You turned out well, Liz. The obstacles have ALL been high-jumped. It wasn't a sprint hurdle; more like a marathon walk with intermittent styles to climb across.
But you got here. The final piece in your 50,345,678 piece jigsaw puzzle has been placed. Your emotional map has been travelled. Well done. Very well done. xx

Trubes said...

This made me sad Liz, I can emphasise with you,just a little, as I grew up
feeling like the unwanted child of the family, which in fact I was, but that's another story!
Maybe I should follow your example and write about it.
I rather go along with Shirley's comments, particularly the comment 'You turned out well'.
Although I can't say that I know you as well as Shirley seems to, one can learn a lot about a person in their writing, you seem to have built a wonderful life for your husband and family. This was truly a poignant and honest tribute to your dear Mama, and yourself.

Di x.

SmitoniusAndSonata said...

Love shines right through this . She was very brave and would have been so proud of your life , your work and the family you've built .

Furtheron said...

What a honest and brave post. Thanks Liz.

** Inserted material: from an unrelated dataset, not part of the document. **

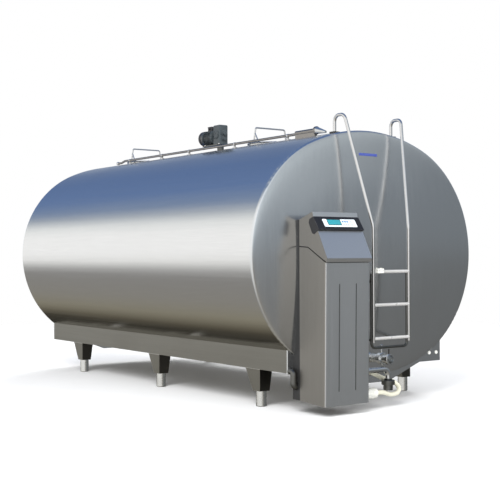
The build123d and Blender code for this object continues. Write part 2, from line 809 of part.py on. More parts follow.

It is interesting as I reflect on this that my Dad died when I was 22. I only really got to know him a little bit more in the last few months he was with us. I was in my last college year and at home revising a lot in that spring/summer. Dad was recently "retired" - more accurately thrown onto the scrapheap after 42 years loyal service to crown and country by the Thatcher government - anyway he was finally home a lot rather than working long hours six days a week keeping the Royal Navy afloat.

We didn't really speak much but we did chat some and I began to see more than the man I'd previously known. It was one of the reason I felt so cheated when he suddenly wasn't there any more. If he'd have gone a year of two earlier I might have similar recollections as you about not knowing the man behind the Dad mask - I'd just begun to see that when he went.